At 7:36 p.m., ten minutes after Boasberg's written order was published, a third deportation flight departed from Harlingen. Later that evening, each of the three planes landed at Soto Cano air base in Comayagua, Honduras. The planes then landed in San Salvador, El Salvador, in the early hours of the morning of March 16th. The District Court, for its part, surmised that "the Government knew as of 10 a.m. on March 15 that the Court would hold a hearing later that day", yet it "hustled people onto those planes in hopes of evading an injunction or perhaps preventing [individuals] from requesting the habeas hearing to which the Government now acknowledges they are entitled". 2025 WL 890401. Rather than turn around the planes that were in the air when the Court issued its order, the federal government landed the planes full of alleged Venezuelan nationals in El Salvador and transferred them directly into El Salvador's Center for Terrorism Confinement (CECOT).
The Appeals
The Department of Justice appealed Boasberg's order to the Court of Appeals for the District of Columbia Circuit, asking it to block the order. On March 24, a three-judge panel heard arguments in the case. During the hearing, Judge Millett noted that the deportees were given no opportunity to challenge their removal and said "Nazis got better treatment under the Alien Enemies Act." Two days later, the court denied the appeal in a 2-1 ruling. Henderson and Millett wrote concurring statements, and Walker, a Trump appointee, dissented.
Chief Justice Roberts, joined by Justices Alito, Kavanaugh, Thomas and Gorsuch, overturned the injunction thus keeping the plaintiffs, even those wrongfully arrested, detained in the dangerous El Salvadoran prison.

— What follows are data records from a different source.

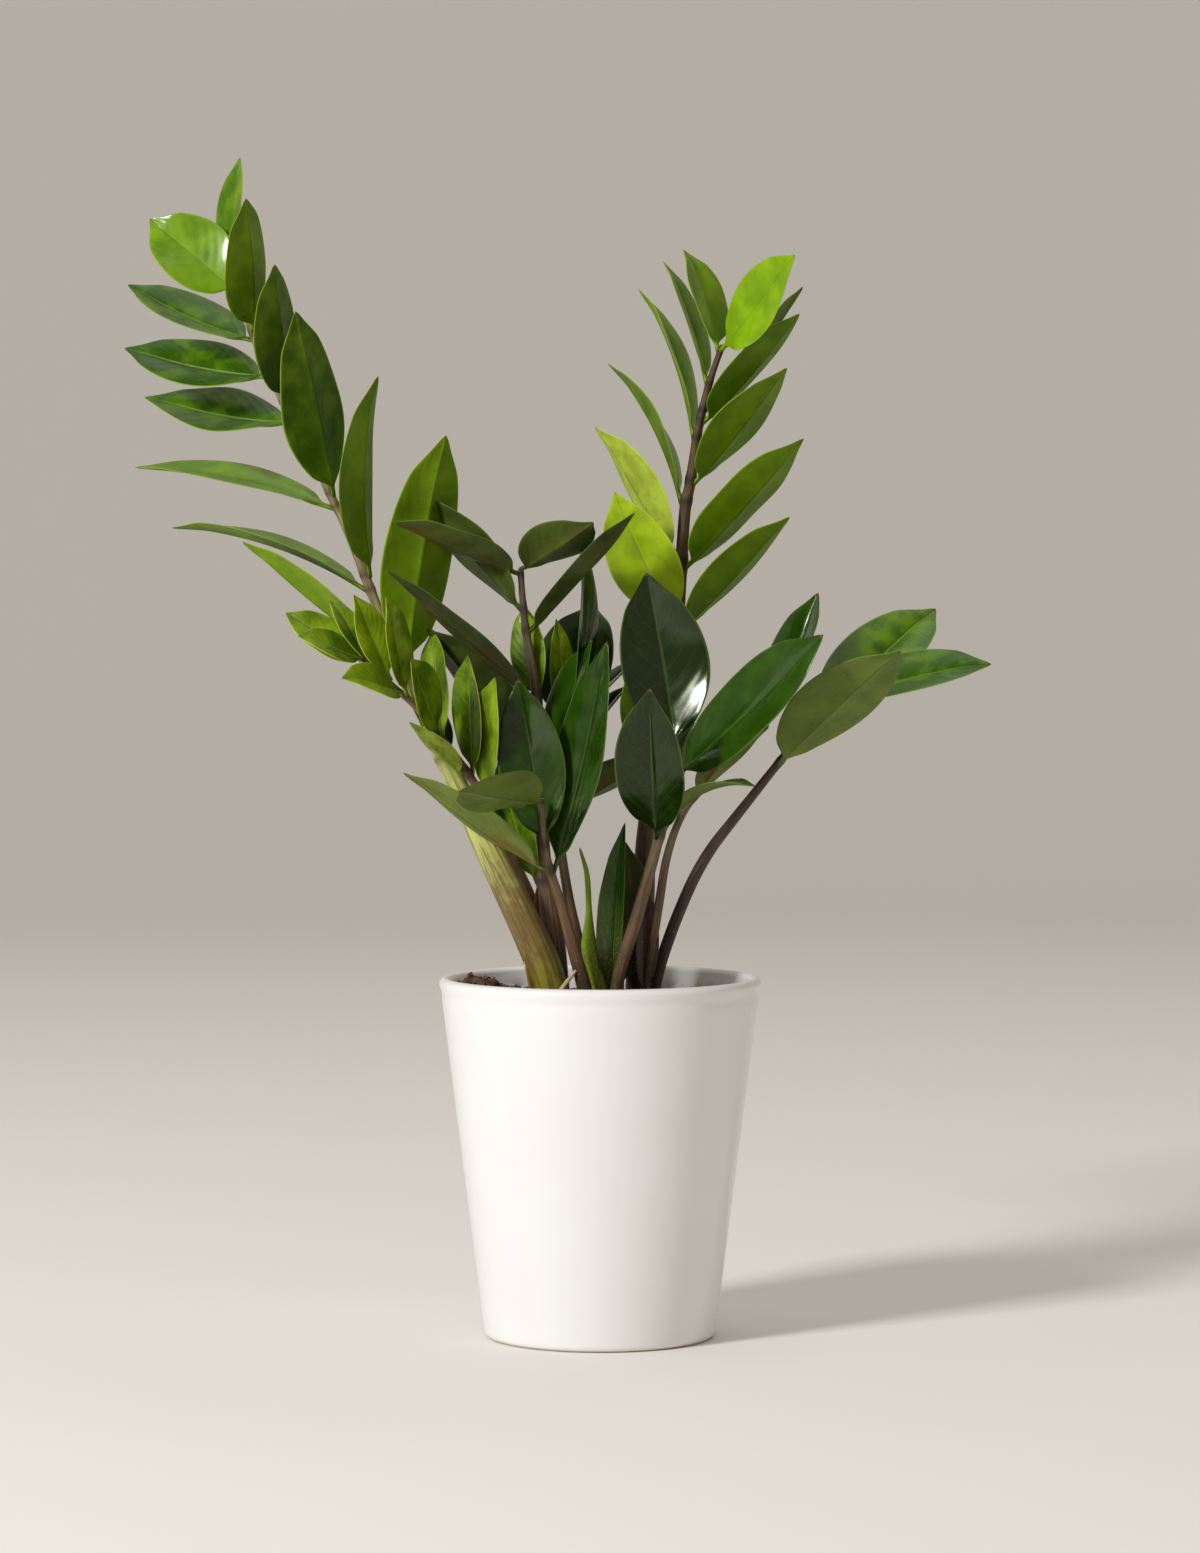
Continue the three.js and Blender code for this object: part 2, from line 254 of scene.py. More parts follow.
# %% Rings of a CAD node
def merged_shape(name):
    """The corners of a CAD node with doubles merged, and each corner's neighbours."""
    builder = bmesh.new()
    builder.from_mesh(frame["nodes"][name].data)
    bmesh.ops.remove_doubles(builder, verts=builder.verts, dist=0.01 * MM)
    builder.verts.ensure_lookup_table()
    places = np.array([v.co for v in builder.verts])
    near = [[e.other_vert(v).index for e in v.link_edges] for v in builder.verts]
    builder.free()
    return places, near


def steps_from(start, near):
    """Groups all corners by how many edges they are from the start."""
    seen = {start}
    layers = [[start]]
    while layers[-1]:
        layers.append(sorted({n for v in layers[-1] for n in near[v]} - seen))
        seen.update(layers[-1])
    return layers[:-1]


def rings_of(name, corners):
    """The rings of a node from its lower or first pole to the other, as arrays of places."""
    places, near = merged_shape(name)
    for start in range(len(places)):
        layers = steps_from(start, near)
        if len(layers[-1]) == 1 and all(len(layer) == corners for layer in layers[1:-1]):
            return [places[layer] for layer in layers]
    raise ValueError(f"{name} has no pole with rings of {corners} corners")


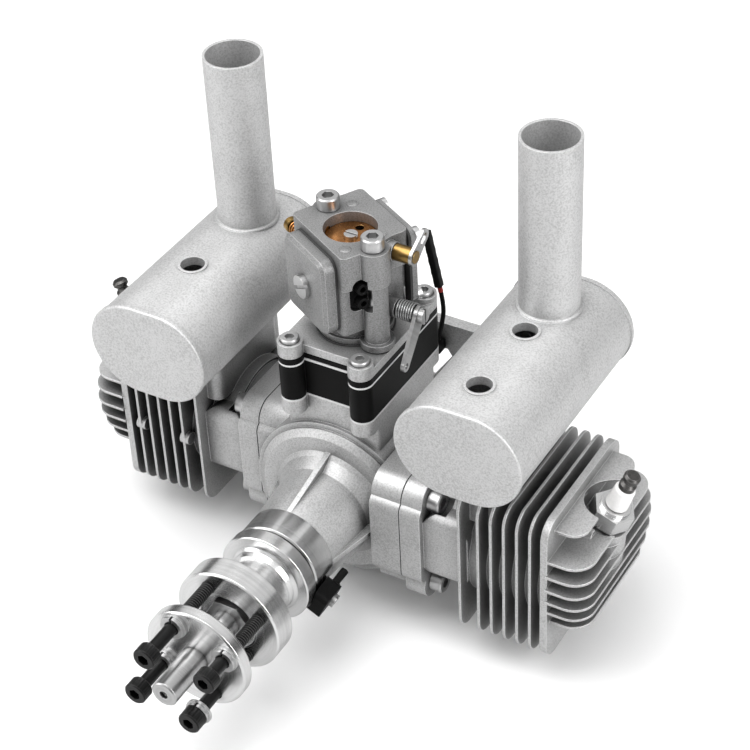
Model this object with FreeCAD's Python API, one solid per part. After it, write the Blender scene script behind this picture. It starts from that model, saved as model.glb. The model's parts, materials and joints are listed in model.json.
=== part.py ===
import FreeCAD, Part
import math
import os

os.makedirs("parts", exist_ok=True)

V = FreeCAD.Vector

# Frame: +X along the right cylinder, the crank axis along Y with the propeller at -Y, +Z up.
# The origin is the centre of the rear mounting face on the crank axis.

# Driving sizes, all in mm
BORE_R = 20.0
CRANK_R = 14.0
ROD_L = 55.0
PIN_TO_CROWN = 15.0
PISTON_L = 30.0
PISTON_GAP = 0.05
Y_RIGHT = -59.0
Y_LEFT = -43.0
CROWN = CRANK_R + ROD_L + PIN_TO_CROWN

CASE_R = 34.0
CAVITY_R = CASE_R - 3.0
DECK_X = CASE_R + 1.0
FRONT_Y = -75.5
BOSS_END = -16.0

MAIN_R = 7.5
BEARING_R = 17.5
BEARING_W = 11.0
SMALL_BEARING_R = 14.0
RUN_GAP = 0.05
WEB_R = 24.0
WEB_GAP = 0.3
ROD_HALF = 4.2

NOSE_BACK = -104.0
NOSE_FRONT = -115.5
NOSE_R = 17.5
HUB_BACK = -116.5
HUB_FRONT = -147.0
SHAFT_TIP = -187.0
PLATE_FRONT = SHAFT_TIP + 19.3
PLATE_T = 5.0
SHAFT_R = 5.0
PROP_PCD = 30.0
PROP_TURN = 27.0

FLANGE_T = 8.2
GASKET_T = 0.5
BOLT_Y = 17.5
BOLT_Z = 19.5
DECK_HALF_Y = 27.0
DECK_LOW = -16.0
DECK_TOP = 20.0
DECK_LOBE = 7.5
LOW_LOBE = 7.0
CASE_LOBE = 4.5
FIN_Y = 29.5
FIN_LOW = -28.0
FIN_HIGH = 35.5
FIN_T = 1.0
HEAD_X = 93.2
HEAD_END = 111.5
DECK_END = 84.5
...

In dissent, Justices Sotomayor, Kagan, Jackson and Barrett-- all females, wrote, "Three weeks ago, the Federal Government started sending scores of Venezuelan immigrants detained in the United States to a foreign prison in El Salvador. It did so without any due process of law, under the auspices of the Alien Enemies Act, a 1798 law designed for times of war."
The dissenters continued, "Critically, even the majority today agrees, and the Federal Government now admits, that individuals subject to removal under the Alien Enemies Act are entitled to adequate notice and judicial review before they can be removed. That should have been the end of the matter. The Court's legal conclusion is suspect. The Court intervenes anyway, granting the Government extraordinary relief and vacating the District Court's order on that basis alone. It does so without mention of the grave harm Plaintiffs will face if they are erroneously removed to El Salvador or regard for the Government's attempts to subvert the judicial process throughout this litigation. Because the Court should not reward the Government's efforts to erode the rule of law with discretionary equitable relief, I respectfully dissent."